Senior Clinton advisor Kiki McClean comprehensively rapped Carlson's knuckles this evening over comments Tucker made about Clinton campaign spokesman Phil Singer.
View video here.
The jumping-off point was an astounding Dana Milbank piece in today's WaPo: Team Clinton: Down, and Out of Touch, which described the frayed nerves within Hillary's camp. Milbank singled out Singer for particularly tough treatment, painting the picture of a man on the verge. Tucker had the temerity to raise the matter.
TUCKER CARLSON: Phil Singer, who is the Clinton spokesman, was also quoted by Dana Milbank in this piece in the Washington Post today, and he described his own mindset as this, and I'm quoting: "Sixteen months into this, I'm just angry."
That one quote doesn't do justice to just how beside himself Singer appeared to be, per the Milbank column.
KIKI MCLEAN: You know what? Phil Singer's a great guy. He's been working really hard --
CARLSONL: He's an angry guy.
MCLEAN: He's a guy who's been working really hard for something and somebody he believes in.
MCLEAN: And you know what? Let's be honest: you said it in your own coverage. Senator Clinton and her campaign have taken a pounding, sometimes not always fairly. And you had a moment, you had a very human moment there, and I think we can all appreciate that.
CARLSON: Should the Hillary Clinton campaign continue to employ an emotionally troubled spokesman? Is that wise?
That set McLean off.
MCLEAN: I think you're totally out of line to make a comment like that.
CARLSON: He said he's angry. He said "I am angry."
MCLEAN: Tucker, Tucker.
CARLSON: You want a spokesman who is angry? Come on.
MCLEAN: You and I have always had a good relationship, but I think for you to use a phrase like that about a member of our staff is totally inappropriate.
CARLSON: He's describing himself this way.
MCLEAN: You used the phrase "emotionally troubled." And what I'm telling you is that this is a staff person who believes in what he's been fighting for, believes in the senator's plans for the country and the vision for the future, and he had a very human moment yesterday, and I think you probably have human moments too. I think the way you're characterizing that is really inappropriate.

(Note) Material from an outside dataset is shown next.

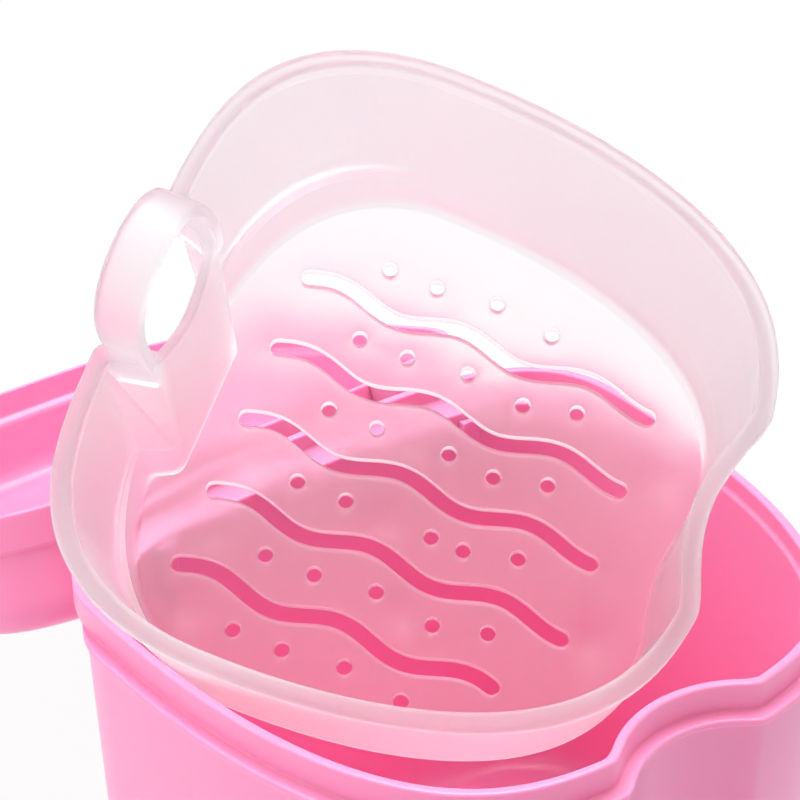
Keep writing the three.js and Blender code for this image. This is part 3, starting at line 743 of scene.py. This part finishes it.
def basket_field(outline, share, offset, inwards, bead=0.0):
    """The basket's outline with the scallop in front and the flat finger channel behind. The channel's panel
    lies a depth inside the rear edge, its sides slope outwards, and it narrows from foot to rim."""
    scallop_x = BASKET_HALF_LENGTH - FRONT["depth"] + FRONT["radius"]
    panel_x = BASKET_HALF_LENGTH - CHANNEL["depth"] - inwards
    near_y, far_y = between(CHANNEL["near"], share), between(CHANNEL["far"], share)
    near_slope, far_slope = between(CHANNEL["near_slope"], share), between(CHANNEL["far_slope"], share)

    def field(x, y, angles):
        edge = outline_field(outline, x, y, offset)
        scallop = round_channel(x, y, scallop_x, scallop_radius(share, inwards, bead))
        edge = smooth_max(edge, scallop, FRONT["blend"])
        deep = -x - panel_x
        near = y - near_y + inwards + near_slope * deep
        far = far_y + inwards - y + far_slope * deep
        sides = smooth_max(-near, -far, CHANNEL["side_blend"])
        channel = -smooth_max(-deep, sides, CHANNEL["panel_blend"])
        return smooth_max(edge, channel, CHANNEL["edge_blend"])

    return field


def basket_ring(outline, z, offset, inwards, bead=0.0):
    """A ring of the basket at a height, with points led to the corners of its scallop and channel."""
    share = min(1, max(0, z / BASKET_DEPTH))
    radius = scallop_radius(share, inwards, bead)
    middle = BASKET_HALF_LENGTH - FRONT["depth"] + FRONT["radius"]
    edge_x = BASKET_HALF_LENGTH + offset
    front = math.atan2(math.sqrt(radius**2 - (middle - edge_x) ** 2), edge_x - FRONT["blend"] / 2)
    near, far = between(CHANNEL["near_turn"], share), between(CHANNEL["far_turn"], share)
    corners = (-front, front, math.pi - far, math.pi + near)
    return ring(basket_field(outline, share, offset, inwards, bead), z, corners)


def wall(inwards, floor_z, fillet):
    """Rings of one face of the wall with the radius of each corner: floor edge, foot, ledge, upper wall."""
    ledge = -RIM_OUT - inwards - UPPER_DRAFT
    foot = ledge - LOWER_DRAFT
    return [
        (basket_ring(LOWER, floor_z, foot - fillet, inwards, fillet), 0),
        (basket_ring(LOWER, floor_z, foot, inwards), fillet),
        (basket_ring(LOWER, LEDGE_Z[0], ledge, inwards), LEDGE_EDGES[0]),
        (basket_ring(MIDDLE, LEDGE_Z[1], ledge, inwards), LEDGE_EDGES[1]),
    ]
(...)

CARLSON: I think it's exactly what the guy just said, and moreover I think it's counter-productive to have people who are out who are enraged and whose dealings with the press reflect that rage.
MCLEAN: You know what, I think we're talking about what's been a long race. Both teams are tired.
The conversation moved on, but a bit later Tucker had one of those classic message-in-the-earpiece moments.
CARLSON: I just heard that Phil Singer has just called apparently MSNBC, he's upset about what I said . . . oh, I'm sorry, I totally misunderstood [MSNBC source informs me it was internal, not from Singer]. I did not mean in any way to imply that Phil Singer was crazy, I'm just saying, he described himself as distraught, and that's the point I was hoping to make.
MCLEAN: You used a phrase that was inappropriate and that's what I challenged.
CARLSON: I don't believe it was inappropriate. I did not mean to say the guy was crazy. I just mean to say he described himself as distraught and is that an effective spokesman? That's the point I'm making.
MCLEAN: And what I'm telling you is that, that's a very human person yesterday in one moment.
CARLSON: OK, OK.
Will the forces of Hillary call for the head of Carlson as they did in Shuster's case, and if so, will MSNBC again cave?